WORK INSTRUCTIONS: Copy out every line containing the word "picture".

PROVIDED DATA:
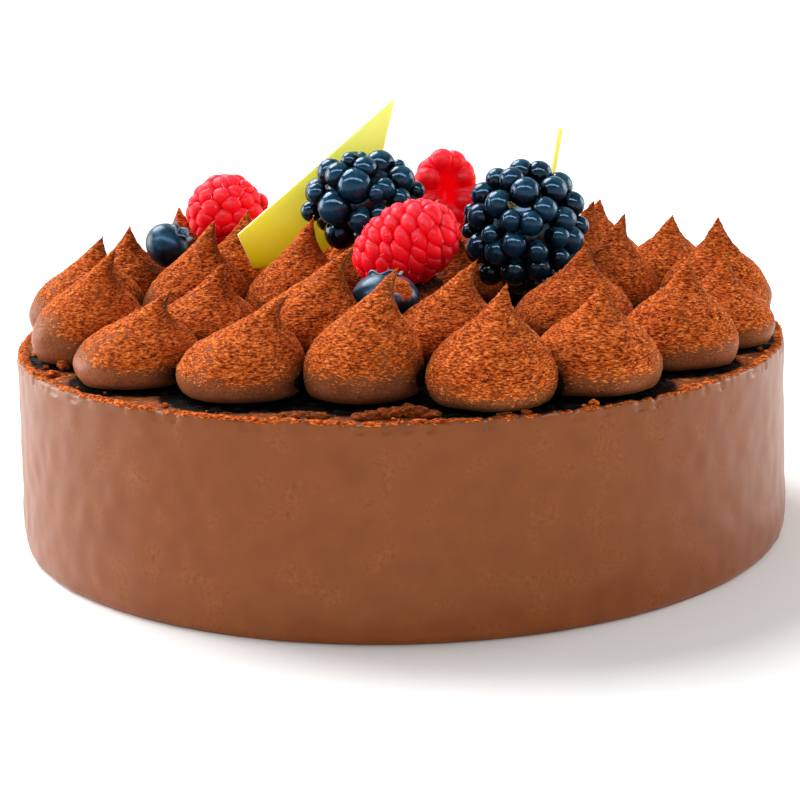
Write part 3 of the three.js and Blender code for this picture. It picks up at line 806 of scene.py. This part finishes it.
def flowerRemains(name, material):
    berry = berries[name]
    look = hairs["remains"]
    place = berryPlace(name)
    size = Matrix.Diagonal([h * look["depth"] for h in berry["half"]] + [1])
    toBall = (place @ size).inverted()
    eye = toBall @ cameraPlace.translation
    along = toBall.to_3x3() @ lineOfSight(*look["at"])
    nearest = -eye.dot(along) / along.length_squared
    reach = math.sqrt(max(0.0, 1 - (eye + nearest * along).length_squared)) / along.length
    middle = place @ size @ (eye + (nearest - reach) * along)
    outwards = (cameraPlace.translation - middle).normalized()
    bm = bmesh.new()
    for _ in range(look["count"]):
        aside = Vector([draw.uniform(-1, 1) for _ in range(3)]) * look["spread"] * mm * 0.5
        way = Vector([draw.uniform(-1, 1) for _ in range(3)]) + outwards
        addThread(bm, middle + aside, way, draw.uniform(*look["length"]) * mm, 1.6, 0.5)
    return finishPiece(bm, name + "_remains", [material])


blueberries = {
    # dusted: where cocoa lies on it, in the picture (x, y), and how wide in millimetres
    "blueberry_left": {"radius": 6.0, "half": 5.2, "tip": (10, 44)},
    "blueberry_front": {"radius": 7.6, "half": 6.2, "tip": (-14, 2), "dusted": (404, 285), "wide": 3.6},
}
# share: of the berry's width; rise, sink: in millimetres; wall: how thick, in shares of its ring
crown = {"share": 0.42, "rise": 0.9, "sink": 1.2, "wall": 0.2, "lobes": 5, "sides": 80}
bloom = {
    # from the bare skin to the thickest bloom; as it also runs paler where the skin faces up, it is partly
    # painted light from above
    "colours": ((0.42, "#010810"), (0.66, "#052a42"), (0.82, "#174a63"), (0.98, "#4c6e84")),
    # crown: the pale top edge of the crown, a painted highlight
    "crown": "#9db0bf", "size": 2.6 * mm, "roughness": 0.30, "gloss": 0.35, "tint": "#a8d4ff",
    "sheen": 0.05, "sheenColour": "#c9dcff",
}


# blueberry skin: navy, veiled with a pale waxy bloom that is rubbed off in places
def blueberrySkin():
    made, tree, shader = newMaterial("blueberry skin with bloom", **{
        "Roughness": bloom["roughness"], "Specular IOR Level": bloom["gloss"],
        "Specular Tint": linear(bloom["tint"]), "Sheen Weight": bloom["sheen"],
        "Sheen Tint": linear(bloom["sheenColour"])})
    place = addNode(tree, "TexCoord", output="Object")
    veil = addNode(tree, "TexNoise", {"Vector": place, "Scale": 1 / bloom["size"], "Detail": 4.0})
    up = addNode(tree, "SeparateXYZ", {"Vector": addNode(tree, "NewGeometry", output="Normal")}, output="Z")
    # paler where the skin faces up: partly its bloom, partly painted light from above
    lit = addNode(tree, "Math", {0: up, 1: 0.28, 2: veil}, operation="MULTIPLY_ADD")
    body = addNode(tree, "ValToRGB", {"Fac": lit}, stops=bloom["colours"])
    # painted highlight along the top edge of the crown
    edge = addNode(tree, "Attribute", output="Fac", attribute_name="edge")
    body = addNode(tree, "Mix", {0: edge, 6: body, 7: linear(bloom["crown"])}, **ofColours)
    dust = addNode(tree, "Attribute", output="Fac", attribute_name="dust")
    grain = addNode(tree, "TexNoise", {"Vector": place, "Scale": 1 / mousseLook["grain"], "Detail": 2.0})
    grain = addNode(tree, "Math", {0: grain, 1: 0.5, 2: 0.29}, operation="MULTIPLY_ADD")
    powder = addNode(tree, "ValToRGB", {"Fac": grain}, stops=mousseLook["cocoa"])
    body = addNode(tree, "Mix", {0: dust, 6: body, 7: powder}, **ofColours)
    tree.links.new(body, shader.inputs["Base Color"])
    bump = addNode(tree, "Bump", {"Height": veil, "Strength": 0.2, "Distance": 0.3 * mm})
    tree.links.new(bump, shader.inputs["Normal"])
    return made


def blueberryPlace(name):
    low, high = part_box(name)
    turnX, turnY = (math.radians(a) for a in blueberries[name]["tip"])
    turn = Matrix.Rotation(turnX, 4, "X") @ Matrix.Rotation(turnY, 4, "Y")
    rise = turn.to_3x3() @ Vector((0, 0, crown["rise"] * mm / 3))
    return Matrix.Translation((low + high) / 2 - rise) @ turn


def blueberry(name, material):
    berry = blueberries[name]
    radius, half = berry["radius"] * mm, berry["half"] * mm
    ring = crown["share"] * radius
    rim = half * math.sqrt(1 - crown["share"] ** 2)
    wall, rise, sink = crown["wall"], crown["rise"] * mm, crown["sink"] * mm
    outline = [(0, -half)]
    for degrees in range(-84, 64, 6):
        outline.append((radius * math.cos(math.radians(degrees)), half * math.sin(math.radians(degrees))))
    outline += [(ring * (1 + wall / 2), rim + 0.1 * rise), (ring * (1 + wall), rim + rise * 0.6),
                (ring * (1 + wall), rim + rise), (ring, rim + rise * 0.9), (ring * (1 - wall), rim),
                (ring * 0.6, rim - sink * 0.8), (0, rim - sink)]
    bm = spun(outline, crown["sides"])
    crownHighlightLayer = bm.verts.layers.float.new("edge")
    dustLayer = bm.verts.layers.float.new("dust")
    for v in bm.verts:
        lobe = math.cos(crown["lobes"] * math.atan2(v.co.y, v.co.x))
        if v.co.z > rim + rise * 0.4:
            # painted highlight along the top edge of the crown
            v[crownHighlightLayer] = 0.8 * smooth(v.co.z, rim + rise * 0.6, rim + rise)
            v.co.z -= rise / 2 * (1 - lobe)
    bmesh.ops.transform(bm, matrix=blueberryPlace(name), verts=bm.verts)
    if "dusted" in berry:
        middle = blueberryPlace(name).translation
        eye = cameraPlace.translation
        spot = eye + lineOfSight(*berry["dusted"]) * ((middle - eye).length - half)
        for v in bm.verts:
            apart = (v.co - spot) / (berry["wide"] * mm)
            v[dustLayer] = 1 - smooth(apart.length + 0.4 * noise.noise(v.co / mm), 0.75, 1.0)
        for f in bm.faces:
            f.material_index = 1 if sum(v[dustLayer] for v in f.verts) > 0.6 * len(f.verts) else 0
    bm.verts.layers.float.new("painted_shade")
    bm.verts.layers.float.new("crust")
    return finishPiece(bm, name + "_skin", [material, dusty], [name])


blades = {
    "roughness": 0.42, "gloss": 0.12, "subsurface": 0.8, "radius": (1.0, 0.95, 0.3), "depth": 2 * mm,
    "cloud": 4 * mm, "film": "#fff3b0", "rounded": 0.22 * mm,
    "rise": (60 * mm, 92 * mm),   # the heights between which the colour changes
    # name, and colour low down and high up
    "face": ("yellow cocoa butter film", "#f2ec00", "#fff890"),
    "cut": ("white chocolate cut edge", "#f6ecc0", "#fdf8dc"),
    "thin": ("yellow cocoa butter film, seen edge-on", "#f0e88c", "#f4ea80"),
}


# white chocolate under a film of yellow cocoa butter: smooth, with a soft sheen and paler cut edges
def whiteChocolate(name, low, high):
    made, tree, shader = newMaterial(name, **{
        "Roughness": blades["roughness"], "Specular IOR Level": blades["gloss"],
        "Subsurface Weight": blades["subsurface"], "Subsurface Radius": blades["radius"],
        "Subsurface Scale": blades["depth"]})
    place = addNode(tree, "TexCoord", output="Object")
    height = addNode(tree, "SeparateXYZ", {"Vector": place}, output="Z")
    bottom, top = blades["rise"]
    rise = addNode(tree, "MapRange", {"Value": height, "From Min": bottom, "From Max": top})
    cloud = addNode(tree, "TexNoise", {"Vector": place, "Scale": 1 / blades["cloud"], "Detail": 3.0})
    body = addNode(tree, "Mix", {0: rise, 6: linear(low), 7: linear(high)}, **ofColours)
    film = addNode(tree, "MapRange", {"Value": cloud, "From Min": 0.4, "From Max": 0.7, "To Max": 0.12})
    body = addNode(tree, "Mix", {0: film, 6: body, 7: linear(blades["film"])}, **ofColours)
    tree.links.new(body, shader.inputs["Base Color"])
    bump = addNode(tree, "Bump", {"Height": cloud, "Strength": 0.12, "Distance": 0.2 * mm})
    tree.links.new(bump, shader.inputs["Normal"])
    return made


def blade(name, face, edge):
    bm = bmesh.new()
    bm.from_mesh(nodes[name].data)
    bmesh.ops.remove_doubles(bm, verts=bm.verts, dist=1e-6)
    bmesh.ops.dissolve_limit(bm, angle_limit=math.radians(2), verts=bm.verts, edges=bm.edges)
    bmesh.ops.bevel(bm, geom=bm.edges, offset=blades["rounded"], affect="EDGES", segments=2, profile=0.5,
                    material=-1)
    bm.faces.ensure_lookup_table()
    broad = max(bm.faces, key=lambda f: f.calc_area()).normal.copy()
    for f in bm.faces:
        f.material_index = 0 if abs(f.normal.dot(broad)) > 0.9 else 1
    return finishPiece(bm, name + "_blade", [face, edge], [name])


crumbs = {
    "count": 60, "size": (0.25, 0.7), "ring": (85, 89.2),   # strewn round the edge, in millimetres
    "height": 45.3 * mm, "ground": 44.8, "sunk": 0.9,       # of those, and of the ground of the ones below
    "rough": 0.35,
    # in the picture (x, y), with radii in millimetres: across, and up
    "seen": ((64.5, 364, 1.6, 1.5), (52, 374, 1.5, 0.8), (594, 404, 1.0, 0.8), (706, 381, 0.9, 0.6),
             (526, 413, 0.9, 0.7), (505, 415, 1.5, 0.5)),
    # a low ridge in the dark under the front drops
    "ridge": ((362, 416, 2.2, 0.6), (374, 415, 2.2, 0.8), (386, 413.5, 2.2, 0.9), (397, 412.5, 2.0, 1.1),
              (408, 411, 1.8, 1.4), (419, 412, 2.0, 1.1), (430, 414, 2.2, 0.7), (290, 415, 2.4, 0.7),
              (303, 415, 2.2, 0.7), (318, 416, 2.2, 0.6)),
    # shaded: how much painted shade the ridge takes
    "shaded": 0.6,
}


def onTop(x, y, height):
    # the place at a height that shows at a pixel of the picture
    eye = cameraPlace.translation
    way = lineOfSight(x, y)
    return eye + way * (height - eye.z) / way.z


def rimCrumbs():
    # lumps of mousse and cocoa along the edge
    lumps = []
    for kind, shade in (("seen", 0.0), ("ridge", crumbs["shaded"])):
        for x, y, across, up in crumbs[kind]:
            place = onTop(x, y, (crumbs["ground"] + up * crumbs["sunk"]) * mm)
            lumps.append((place, across * mm, up * mm, shade))
    for _ in range(crumbs["count"]):
        turn = draw.uniform(0, 2 * math.pi)
        out = draw.uniform(*crumbs["ring"]) * mm
        radius = draw.uniform(*crumbs["size"]) * mm
        place = Vector((out * math.cos(turn), out * math.sin(turn), crumbs["height"]))
        lumps.append((place, radius, radius * 0.8, 0.0))
    bm = bmesh.new()
    paintedShadeLayer = bm.verts.layers.float.new("painted_shade")
    for place, across, up, shade in lumps:
        made = bmesh.ops.create_icosphere(bm, subdivisions=3, radius=1)
        for v in made["verts"]:
            rough = 1 + crumbs["rough"] * noise.fractal(v.co * 1.3 + place / mm, 0.8, 2.1, 3)
            v.co = place + Vector((v.co.x * across, v.co.y * across, v.co.z * up)) * rough
            v[paintedShadeLayer] = shade
    powder(bm, lambda v: 0.8, 0)
    return finishPiece(bm, "rim_crumbs", [dusty])


# loose grains of cocoa, from dark shell to pale tan
def looseCocoa():
    made, tree, shader = newMaterial("loose grains of cocoa", **{"Roughness": 0.9, "Specular IOR Level": 0.1})
    tone = addNode(tree, "Attribute", output="Fac", attribute_name="tone")
    colour = addNode(tree, "ValToRGB", {"Fac": tone}, stops=grains["tones"])
    tree.links.new(colour, shader.inputs["Base Color"])
    return made


def cocoaGrains():
    one = bmesh.new()
    bmesh.ops.create_icosphere(one, subdivisions=1, radius=1)
    grain = bpy.data.meshes.new("grain")
    one.to_mesh(grain)
    one.free()
    bm = bmesh.new()
    for _ in strewn:
        bm.from_mesh(grain)
    toneLayer = bm.verts.layers.float.new("tone")
    verts = list(bm.verts)
    each = len(grain.vertices)
    for i, place in enumerate(strewn):
        turn = Euler([draw.uniform(0, math.pi) for _ in range(3)]).to_matrix()
        size = Matrix.Diagonal([draw.uniform(*grains["size"]) * mm for _ in range(3)])
        tone = draw.random()
        for v in verts[i * each:(i + 1) * each]:
            v.co = place + turn @ size @ v.co
            v[toneLayer] = tone
    bpy.data.meshes.remove(grain)
    return finishPiece(bm, "cocoa_grains", [looseCocoa()])


eggs = []     # the shapes that the fruit presses into the drops
strewn = []   # where loose grains lie
for name, berry in berries.items():
    size = [half + fruitLook["room"] / mm for half in berry["half"]]
    size[2] *= berry["stretch"]
    place = berryPlace(name) @ Matrix.Diagonal(size + [1])
    eggs.append({"fromBall": place, "toBall": place.inverted(), "size": size[0] * mm})
for name, berry in blueberries.items():
    size = [(berry[key] + 0.5) * mm for key in ("radius", "radius", "half")]
    place = blueberryPlace(name) @ Matrix.Diagonal(size + [1])
    eggs.append({"fromBall": place, "toBall": place.inverted(), "size": size[0]})

drops = {name: readDrop(name) for name in sorted(nodes) if name.startswith("drop_")}
for name in drops:
    pipedDrop(name)
print("drops piped:", len(drops))

drum()
rimCrumbs()
cocoaGrains()
print("drum made, with", len(strewn), "grains")

skins = {kind: drupeletSkin(fruitLook[kind]) for kind in ("red", "open", "dark")}
for name in berries:
    drupelets(name, skins[berries[name]["kind"]])
pale = dryThread("pale dry berry thread", *hairs["pale"])
berryHairs("raspberry_left", pale)
berryHairs("raspberry_front", pale)
berryHairs("raspberry_back", dryThread("brown dry berry thread", *hairs["brown"]))
flowerRemains("dark_berry_right", dryThread("dry flower remains", *hairs["straw"]))
waxy = blueberrySkin()
for name in blueberries:
    blueberry(name, waxy)
print("fruit made")

blade("white_chocolate_large", whiteChocolate(*blades["face"]), whiteChocolate(*blades["cut"]))
thin = whiteChocolate(*blades["thin"])
blade("white_chocolate_small", thin, thin)
print("blades made")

EXPECTED OUTPUT:
Write part 3 of the three.js and Blender code for this picture. It picks up at line 806 of scene.py. This part finishes it.
    # dusted: where cocoa lies on it, in the picture (x, y), and how wide in millimetres
    # in the picture (x, y), with radii in millimetres: across, and up
    # the place at a height that shows at a pixel of the picture